§ **Rows from an object dataset**

[start]

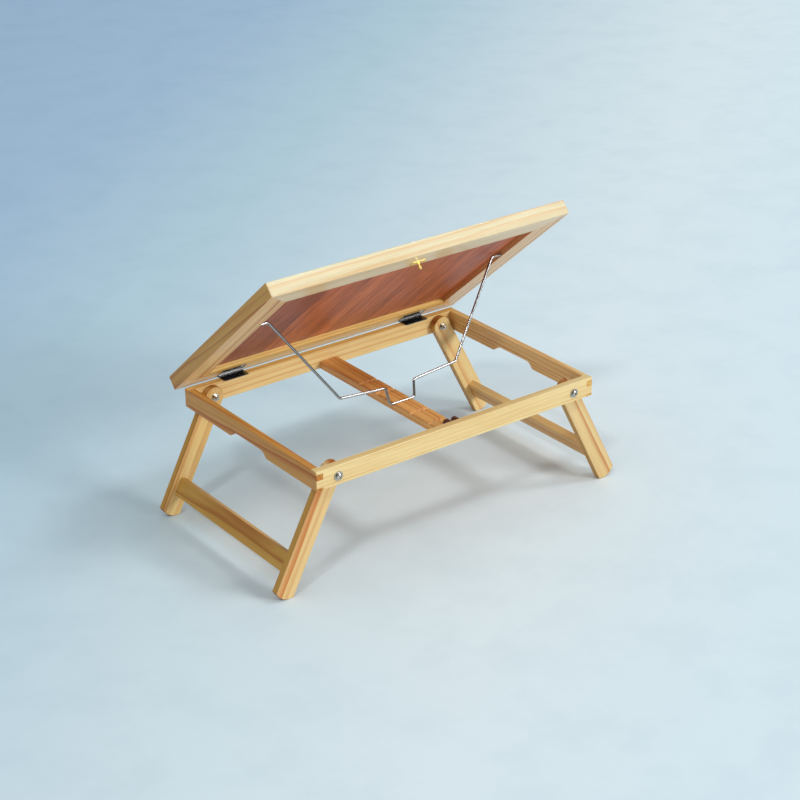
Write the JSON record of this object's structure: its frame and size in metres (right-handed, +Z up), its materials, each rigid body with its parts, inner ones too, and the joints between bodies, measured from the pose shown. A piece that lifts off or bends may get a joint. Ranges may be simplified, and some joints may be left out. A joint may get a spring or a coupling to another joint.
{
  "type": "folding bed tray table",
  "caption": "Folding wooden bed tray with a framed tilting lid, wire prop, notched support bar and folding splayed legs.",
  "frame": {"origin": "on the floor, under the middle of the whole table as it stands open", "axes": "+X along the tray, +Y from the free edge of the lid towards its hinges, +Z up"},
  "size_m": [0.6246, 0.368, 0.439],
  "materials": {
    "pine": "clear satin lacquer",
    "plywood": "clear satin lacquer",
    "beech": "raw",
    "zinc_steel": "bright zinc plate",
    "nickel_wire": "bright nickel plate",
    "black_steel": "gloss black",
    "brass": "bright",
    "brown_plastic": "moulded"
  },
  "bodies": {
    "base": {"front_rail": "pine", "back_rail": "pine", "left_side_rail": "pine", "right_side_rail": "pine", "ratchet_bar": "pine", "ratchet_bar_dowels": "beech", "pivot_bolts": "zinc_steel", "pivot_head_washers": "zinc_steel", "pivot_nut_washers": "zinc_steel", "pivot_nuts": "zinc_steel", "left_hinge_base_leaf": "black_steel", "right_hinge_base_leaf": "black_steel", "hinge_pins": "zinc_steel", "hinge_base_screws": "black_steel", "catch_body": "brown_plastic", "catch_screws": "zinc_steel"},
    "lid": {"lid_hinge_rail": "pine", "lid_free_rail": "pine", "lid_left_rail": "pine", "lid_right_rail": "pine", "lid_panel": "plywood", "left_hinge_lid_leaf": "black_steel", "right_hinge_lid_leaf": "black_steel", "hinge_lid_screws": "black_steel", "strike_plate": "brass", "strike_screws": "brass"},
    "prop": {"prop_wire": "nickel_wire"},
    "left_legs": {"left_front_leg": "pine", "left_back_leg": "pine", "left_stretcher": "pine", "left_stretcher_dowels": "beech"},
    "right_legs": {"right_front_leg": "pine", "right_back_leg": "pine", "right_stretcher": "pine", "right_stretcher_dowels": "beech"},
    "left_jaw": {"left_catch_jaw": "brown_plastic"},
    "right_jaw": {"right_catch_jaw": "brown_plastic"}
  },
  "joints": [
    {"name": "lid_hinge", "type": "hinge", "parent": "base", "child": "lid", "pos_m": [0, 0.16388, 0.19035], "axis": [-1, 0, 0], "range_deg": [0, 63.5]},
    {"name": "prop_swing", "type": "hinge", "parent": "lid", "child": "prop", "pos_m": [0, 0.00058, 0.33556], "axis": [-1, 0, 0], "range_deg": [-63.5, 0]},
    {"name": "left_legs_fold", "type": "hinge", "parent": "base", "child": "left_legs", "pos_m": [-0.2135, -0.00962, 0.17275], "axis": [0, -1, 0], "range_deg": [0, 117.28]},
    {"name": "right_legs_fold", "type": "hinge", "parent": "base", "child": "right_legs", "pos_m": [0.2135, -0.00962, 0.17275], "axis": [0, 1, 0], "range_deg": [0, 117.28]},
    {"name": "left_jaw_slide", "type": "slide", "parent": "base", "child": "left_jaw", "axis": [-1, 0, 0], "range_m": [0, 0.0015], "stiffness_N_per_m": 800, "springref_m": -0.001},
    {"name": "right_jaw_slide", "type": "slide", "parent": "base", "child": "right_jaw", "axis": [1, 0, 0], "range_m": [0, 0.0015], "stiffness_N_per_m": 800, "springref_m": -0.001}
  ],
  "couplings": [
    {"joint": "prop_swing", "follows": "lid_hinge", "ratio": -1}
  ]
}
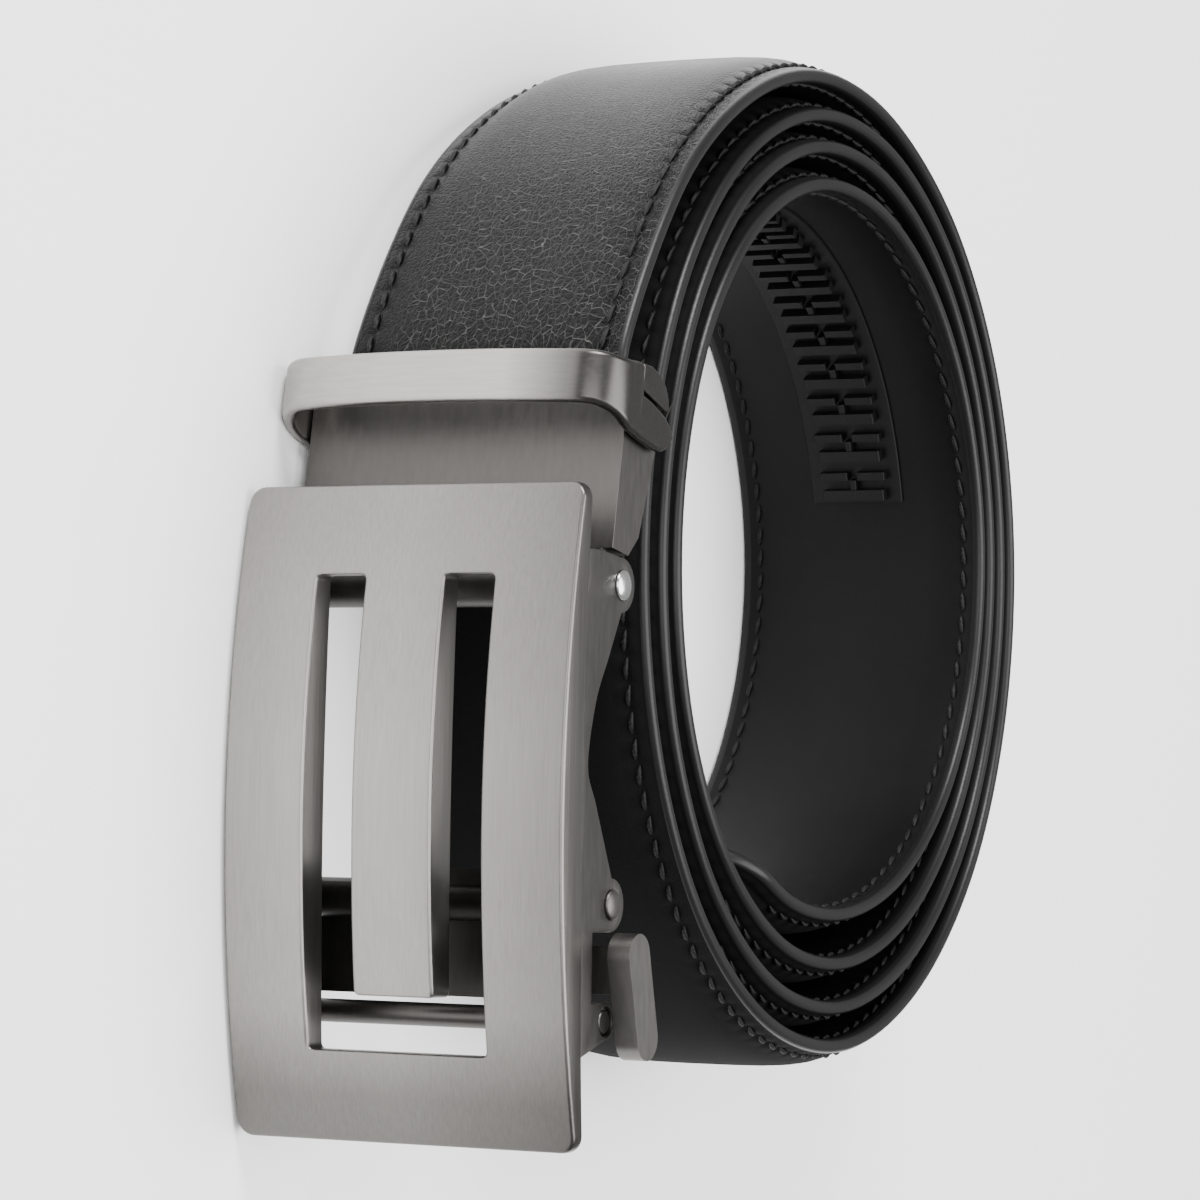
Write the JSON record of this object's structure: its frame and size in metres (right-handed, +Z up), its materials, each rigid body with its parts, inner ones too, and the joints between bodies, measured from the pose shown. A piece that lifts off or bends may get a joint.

[end]

§ **REQUIREMENTS**
Quote each line of the data above exactly as written.

§ **ANSWER TO THE PROBLEM**
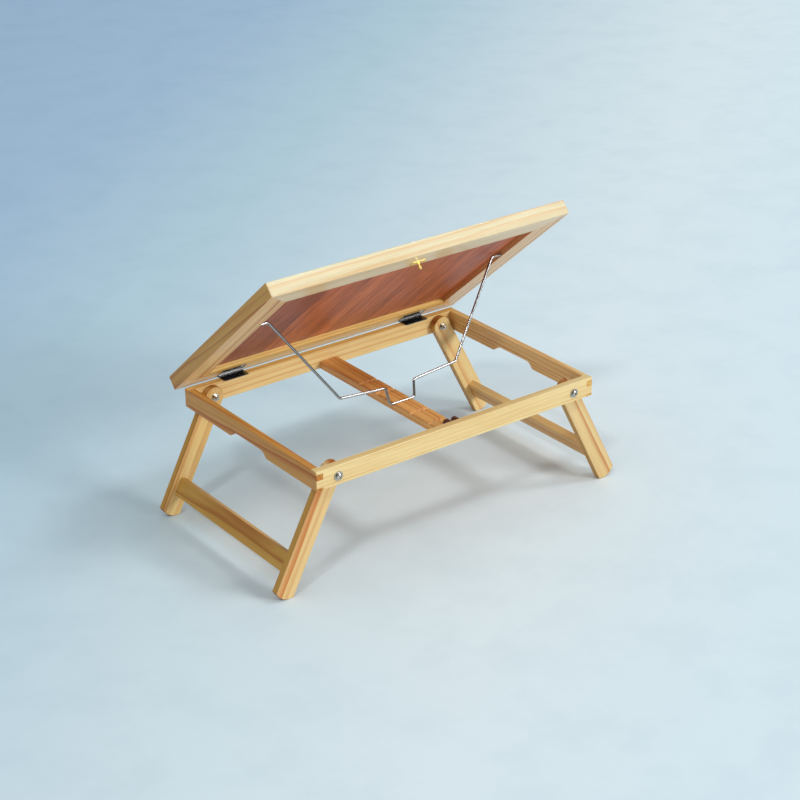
Write the JSON record of this object's structure: its frame and size in metres (right-handed, +Z up), its materials, each rigid body with its parts, inner ones too, and the joints between bodies, measured from the pose shown. A piece that lifts off or bends may get a joint. Ranges may be simplified, and some joints may be left out. A joint may get a spring or a coupling to another joint.
{
  "type": "folding bed tray table",
  "caption": "Folding wooden bed tray with a framed tilting lid, wire prop, notched support bar and folding splayed legs.",
  "frame": {"origin": "on the floor, under the middle of the whole table as it stands open", "axes": "+X along the tray, +Y from the free edge of the lid towards its hinges, +Z up"},
  "size_m": [0.6246, 0.368, 0.439],
  "materials": {
    "pine": "clear satin lacquer",
    "plywood": "clear satin lacquer",
    "beech": "raw",
    "zinc_steel": "bright zinc plate",
    "nickel_wire": "bright nickel plate",
    "black_steel": "gloss black",
    "brass": "bright",
    "brown_plastic": "moulded"
  },
  "bodies": {
    "base": {"front_rail": "pine", "back_rail": "pine", "left_side_rail": "pine", "right_side_rail": "pine", "ratchet_bar": "pine", "ratchet_bar_dowels": "beech", "pivot_bolts": "zinc_steel", "pivot_head_washers": "zinc_steel", "pivot_nut_washers": "zinc_steel", "pivot_nuts": "zinc_steel", "left_hinge_base_leaf": "black_steel", "right_hinge_base_leaf": "black_steel", "hinge_pins": "zinc_steel", "hinge_base_screws": "black_steel", "catch_body": "brown_plastic", "catch_screws": "zinc_steel"},
    "lid": {"lid_hinge_rail": "pine", "lid_free_rail": "pine", "lid_left_rail": "pine", "lid_right_rail": "pine", "lid_panel": "plywood", "left_hinge_lid_leaf": "black_steel", "right_hinge_lid_leaf": "black_steel", "hinge_lid_screws": "black_steel", "strike_plate": "brass", "strike_screws": "brass"},
    "prop": {"prop_wire": "nickel_wire"},
    "left_legs": {"left_front_leg": "pine", "left_back_leg": "pine", "left_stretcher": "pine", "left_stretcher_dowels": "beech"},
    "right_legs": {"right_front_leg": "pine", "right_back_leg": "pine", "right_stretcher": "pine", "right_stretcher_dowels": "beech"},
    "left_jaw": {"left_catch_jaw": "brown_plastic"},
    "right_jaw": {"right_catch_jaw": "brown_plastic"}
  },
  "joints": [
    {"name": "lid_hinge", "type": "hinge", "parent": "base", "child": "lid", "pos_m": [0, 0.16388, 0.19035], "axis": [-1, 0, 0], "range_deg": [0, 63.5]},
    {"name": "prop_swing", "type": "hinge", "parent": "lid", "child": "prop", "pos_m": [0, 0.00058, 0.33556], "axis": [-1, 0, 0], "range_deg": [-63.5, 0]},
    {"name": "left_legs_fold", "type": "hinge", "parent": "base", "child": "left_legs", "pos_m": [-0.2135, -0.00962, 0.17275], "axis": [0, -1, 0], "range_deg": [0, 117.28]},
    {"name": "right_legs_fold", "type": "hinge", "parent": "base", "child": "right_legs", "pos_m": [0.2135, -0.00962, 0.17275], "axis": [0, 1, 0], "range_deg": [0, 117.28]},
    {"name": "left_jaw_slide", "type": "slide", "parent": "base", "child": "left_jaw", "axis": [-1, 0, 0], "range_m": [0, 0.0015], "stiffness_N_per_m": 800, "springref_m": -0.001},
    {"name": "right_jaw_slide", "type": "slide", "parent": "base", "child": "right_jaw", "axis": [1, 0, 0], "range_m": [0, 0.0015], "stiffness_N_per_m": 800, "springref_m": -0.001}
  ],
  "couplings": [
    {"joint": "prop_swing", "follows": "lid_hinge", "ratio": -1}
  ]
}
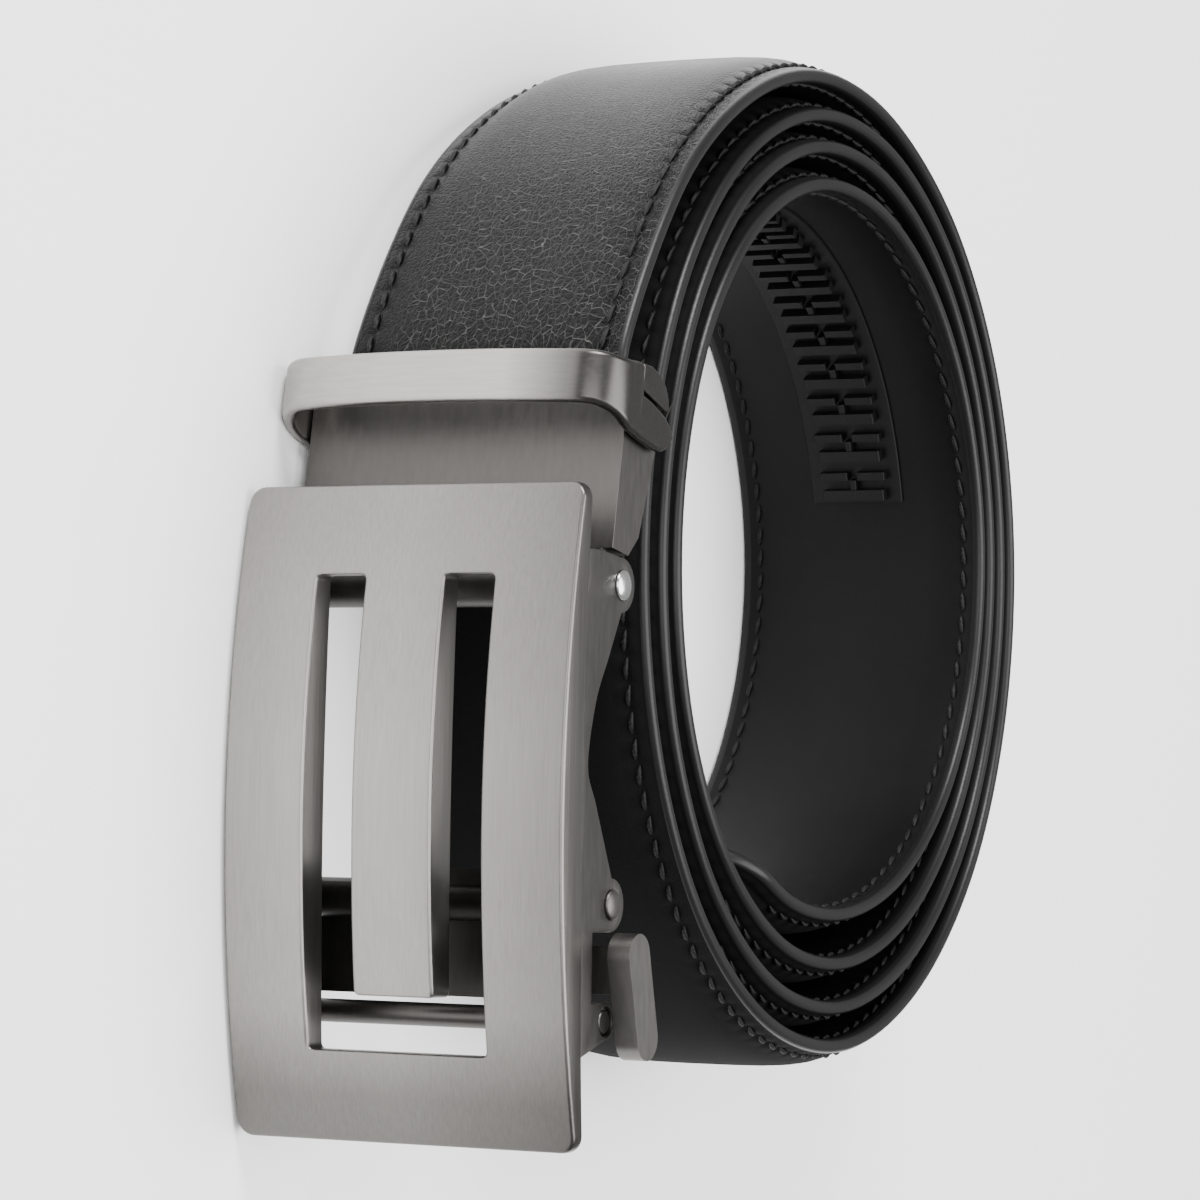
Write the JSON record of this object's structure: its frame and size in metres (right-handed, +Z up), its materials, each rigid body with its parts, inner ones too, and the joints between bodies, measured from the pose shown. A piece that lifts off or bends may get a joint.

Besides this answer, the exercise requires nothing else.